Une dynastie s’éteint

Deux semaines d’émeutes populaires à Saint-Pétersbourg début 1917 mèneront à la révolution de Février : Nicolas II abdique en faveur d’un gouvernement provisoire. Le destin de celui qui n’avait jamais voulu gouverner se met alors à ressembler furieusement à celui de Louis XVI. Il est d’abord enfermé dans son palais de Tsarskoïe Selo avec sa femme « l’Allemande » et leurs enfants, puis la famille est transférée à Tobolsk en Sibérie. Vient la Révolution d’Octobre : le putsch des bolcheviks du Soviet de Petrograd anéantit définitivement le gouvernement provisoire et les mencheviks et socialistes.
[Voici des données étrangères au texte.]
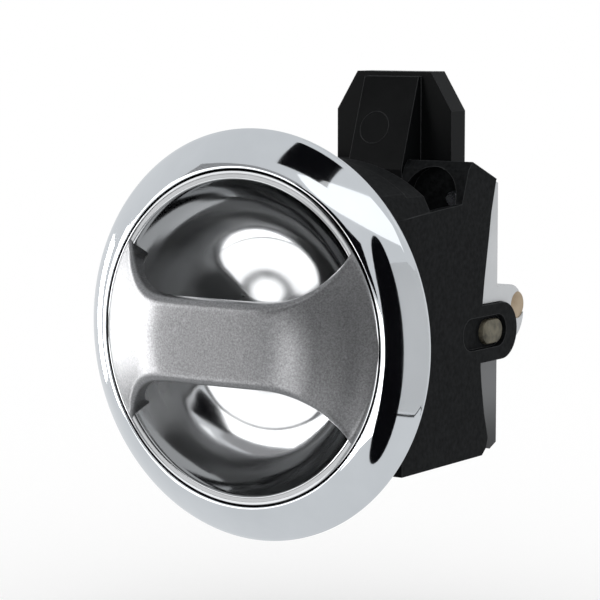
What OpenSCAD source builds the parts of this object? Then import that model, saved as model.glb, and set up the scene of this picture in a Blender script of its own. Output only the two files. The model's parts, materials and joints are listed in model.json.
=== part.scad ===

La famille impériale est alors déplacée à Ekaterinbourg au printemps 1918, et peu de temps après, la guerre civile éclate : elle oppose les « Blancs » contre-révolutionnaires aux bolchéviques. Au mois de juillet, alors que l’Armée blanche se rapproche de la ville, les Romanov sont fusillés par leurs gardes, membres du Comité exécutif de l’Oural. Nicolas II, « tyran sanguinaire » contre qui le ressentiment des soldats bolchéviques est sans limites, est visé par tous les tirs et tombe le premier. C’est ainsi que le tsar assassiné devint un martyr, symbole éternel d’une Russie pieuse et impériale à jamais perdue. Mais aussi celui qui, de par son incompétence, est directement responsable de la fin de l’Empire russe et de l’avènement de l’État soviétique.